> What needs to be done
Please give back word for word the lines below, from the first one through the one with "channel of a seam.".

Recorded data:
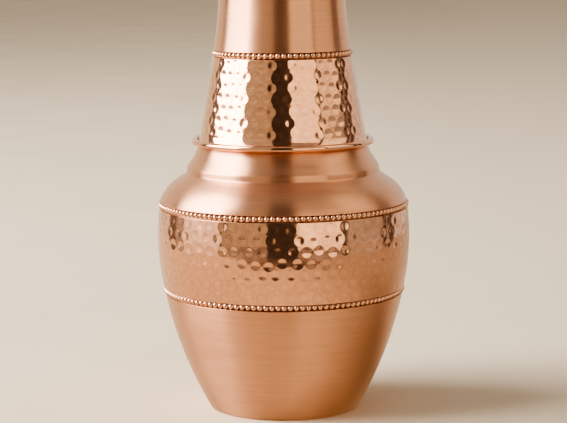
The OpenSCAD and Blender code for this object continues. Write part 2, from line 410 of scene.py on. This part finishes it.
def beaded_strip(name, node, lapped_piece, body, material, recess_material, seed):
    """A strip of half-round pearls, lying on the lapped piece in the channel of a seam.

    Each ring across the strip runs along its front, over the pearl, and back along its flat back.
    The strip round the pearls' feet is darker than their crowns: tarnish in the recesses and painted shade
    between the pearls."""
    low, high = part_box(node)
    ring_r = high.x - PEARL_RADIUS
    crown_r = ring_r + CROWN * PEARL_RADIUS
    crowns = [v.co.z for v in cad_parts[node].data.vertices if v.co.xy.length > crown_r]
    seam_z = sum(crowns) / len(crowns)
    reach = CHANNEL_HALF / 2
    narrowing = outer_radius(lapped_piece, seam_z - reach) - outer_radius(lapped_piece, seam_z + reach)
    lean = math.atan(narrowing / (2 * reach))
    count = round(2 * math.pi * ring_r / PEARL_PITCH)
    draw = np.random.default_rng(seed)
    rise = PEARL_SINK - STRIP_SINK
    foot_radius = math.sqrt(PEARL_RADIUS**2 - rise**2)
    half_pitch = math.pi * ring_r / count
    along = [foot_radius * math.sin(a) for a in np.linspace(-LAST_ANGLE, LAST_ANGLE, PEARL_STEPS)]
    along.append(half_pitch)
    top = (CHANNEL_HALF - STRIP_GAP) / math.cos(lean)
    bottom = (seam_z - low.z) / math.cos(lean) - STRIP_GAP
    rings = []
    for pearl in range(count):
        size = draw.uniform(*PEARL_SIZES)
        slip = draw.normal(0, PEARL_SLIP)
        middle = pearl * 2 * math.pi / count
        for s in along:
            across, out = strip_section(s / size, rise, foot_radius, bottom, top)
            up = across + slip * (np.abs(across) < foot_radius)
            r = ring_r + out * math.cos(lean) - up * math.sin(lean)
            z = seam_z + out * math.sin(lean) + up * math.cos(lean)
            a = middle + s / ring_r
            rings.append(np.stack([r * math.cos(a), r * math.sin(a), z], -1))
    grid = np.transpose(np.array(rings), (1, 0, 2))
    piece = grid_mesh(name, grid, True)
    piece.data.materials.append(material)
    piece.data.materials.append(recess_material)
    # Faces at the strip's foot take the darker material: tarnish and painted shade round the pearls.
    for face in piece.data.polygons:
        outward = (face.center.xy.length - ring_r) * math.cos(lean)
        upward = (face.center.z - seam_z) * math.sin(lean)
        face.material_index = int(outward + upward < RECESS)
    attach(piece, body)
    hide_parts(node)


def strip_section(s, rise, foot_radius, bottom, top):
    """One ring across the strip, a distance s from a pearl's middle: (across, out) from its centre."""
    half_foot = math.sqrt(max(foot_radius**2 - s * s, (TIP_WIDTH * foot_radius) ** 2))
    across = half_foot * np.sin(np.linspace(-math.pi / 2, math.pi / 2, CAP_STEPS))
    out = np.sqrt(np.clip(PEARL_RADIUS**2 - s * s - across**2, rise**2, None))
    back = rise - STRIP_DEPTH
    across = np.concatenate([[-bottom, -bottom], across, [top, top]])
    out = np.concatenate([[back, rise], out, [rise, back]])
    return across, out


# ---------------------------------------------------------------- materials

# SHADE_START and SHADE_END are metres to the right of the jug's axis, where the cloth's painted shadow
# fades in.
LACQUER = 0.45
SATIN_LACQUER_ROUGHNESS = 0.35
POLISH_LACQUER_ROUGHNESS = 0.3
BRUSHING = 0.93
QUARTER_TURN = 0.25
BRUSHED_DEPTH = 0.014 * MM
HAZE_DEPTH = 0.02 * MM
HAZE_RANGE = (0.6, 1.5)
# The strength of the edge colour below is painted shade on the hammer marks' edges.
EDGE_SHADE = 0.34
BRAZE_DEPTH = 0.08 * MM
SHADE_START = 0.02
SHADE_END = 0.22


class Nodes:
    """A small helper that adds nodes to a material and links them."""

    def __init__(self, name):
        self.material = bpy.data.materials.new(name)
        self.material.use_nodes = True
        self.tree = self.material.node_tree
        self.shader = self.tree.nodes["Principled BSDF"]
        self.column = 0

    def add(self, kind, **settings):
        node = self.tree.nodes.new(kind)
        self.column -= 180
        node.location = (self.column, 0)
        for key, value in settings.items():
            setattr(node, key, value)
        return node

    def link(self, source, target):
        self.tree.links.new(source, target)

    def place(self, scale):
        """Object coordinates in metres, stretched by scale along each axis."""
        coordinates = self.add("ShaderNodeTexCoord")
        mapping = self.add("ShaderNodeMapping")
        mapping.inputs["Scale"].default_value = scale
        self.link(coordinates.outputs["Object"], mapping.inputs["Vector"])
        return mapping.outputs["Vector"]

    def noise(self, scale, detail=3.0, roughness=0.55):
        noise = self.add("ShaderNodeTexNoise")
        noise.inputs["Scale"].default_value = 1.0
        noise.inputs["Detail"].default_value = detail
        noise.inputs["Roughness"].default_value = roughness
        self.link(self.place(scale), noise.inputs["Vector"])
        return noise.outputs["Fac"]

    def ranged(self, value, low, high, start=0.3, end=0.7):
        """value from start to end, carried to low to high."""
        span = self.add("ShaderNodeMapRange")
        for socket, number in (("From Min", start), ("From Max", end), ("To Min", low), ("To Max", high)):
            span.inputs[socket].default_value = number
        self.link(value, span.inputs["Value"])
        return span.outputs["Result"]

    def mixed(self, factor, a, b):
        """Colour a to colour b as factor goes from 0 to 1."""
        mix = self.add("ShaderNodeMix", data_type="RGBA")
        self.link(factor, mix.inputs["Factor"])
        for socket, colour in ((mix.inputs["A"], a), (mix.inputs["B"], b)):
            if isinstance(colour, tuple):
                socket.default_value = (*colour, 1)
            else:
                self.link(colour, socket)
        return mix.outputs["Result"]

    def summed(self, *values):
        total = values[0]
        for value in values[1:]:
            add = self.add("ShaderNodeMath", operation="ADD")
            self.link(total, add.inputs[0])
            self.link(value, add.inputs[1])
            total = add.outputs["Value"]
        return total

    def lacquer(self, roughness):
        """The thin clear coat that keeps copperware bright."""
        self.shader.inputs["Coat Weight"].default_value = LACQUER
        self.shader.inputs["Coat Roughness"].default_value = roughness

    def bump(self, height, distance, strength=1.0):
        bump = self.add("ShaderNodeBump")
        bump.inputs["Strength"].default_value = strength
        bump.inputs["Distance"].default_value = distance
        self.link(height, bump.inputs["Height"])
        self.link(bump.outputs["Normal"], self.shader.inputs["Normal"])


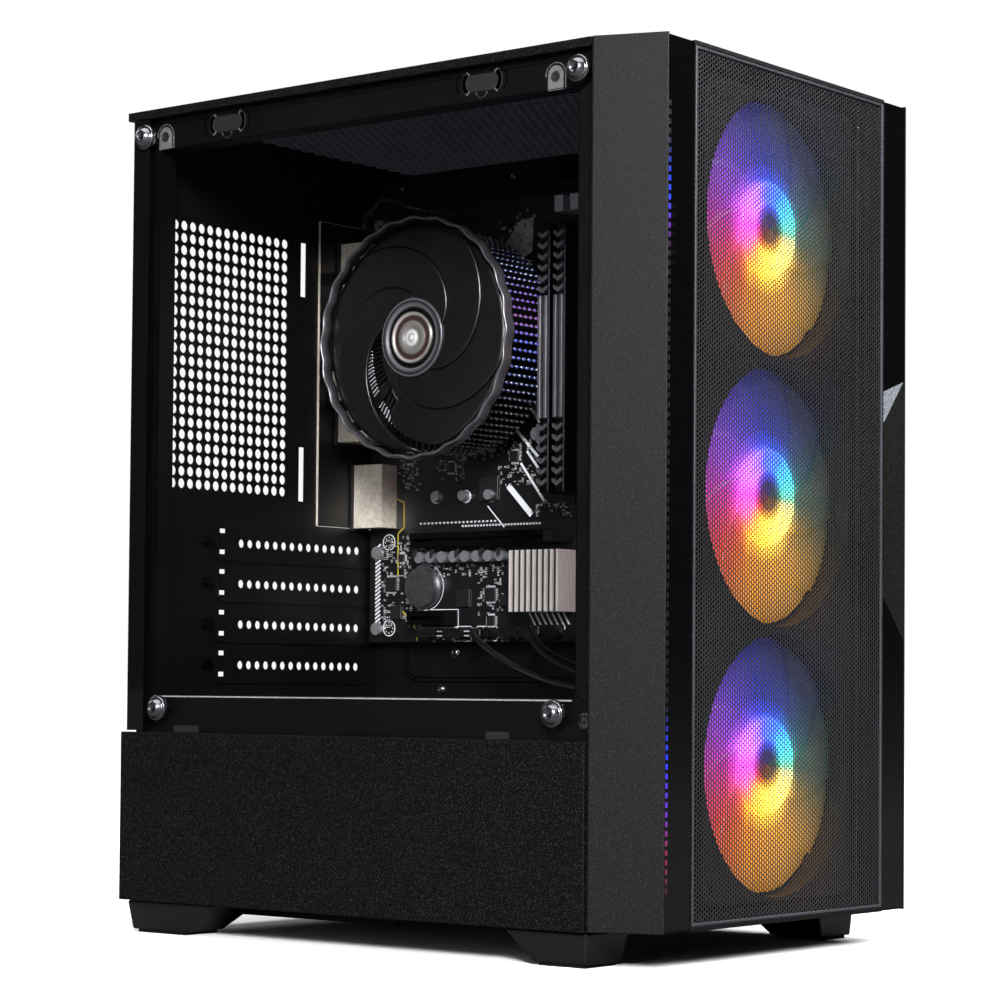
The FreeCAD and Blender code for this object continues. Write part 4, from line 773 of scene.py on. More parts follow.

> Task output
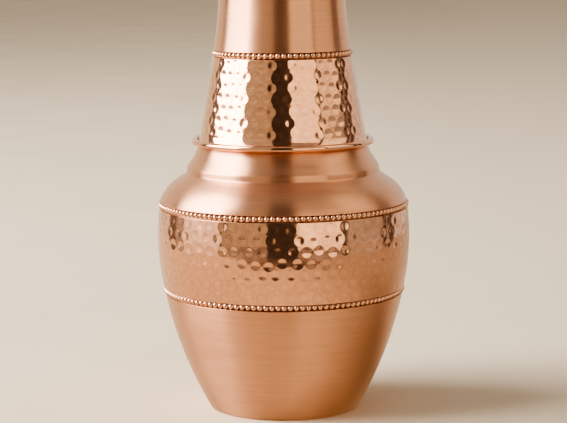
The OpenSCAD and Blender code for this object continues. Write part 2, from line 410 of scene.py on. This part finishes it.
def beaded_strip(name, node, lapped_piece, body, material, recess_material, seed):
    """A strip of half-round pearls, lying on the lapped piece in the channel of a seam.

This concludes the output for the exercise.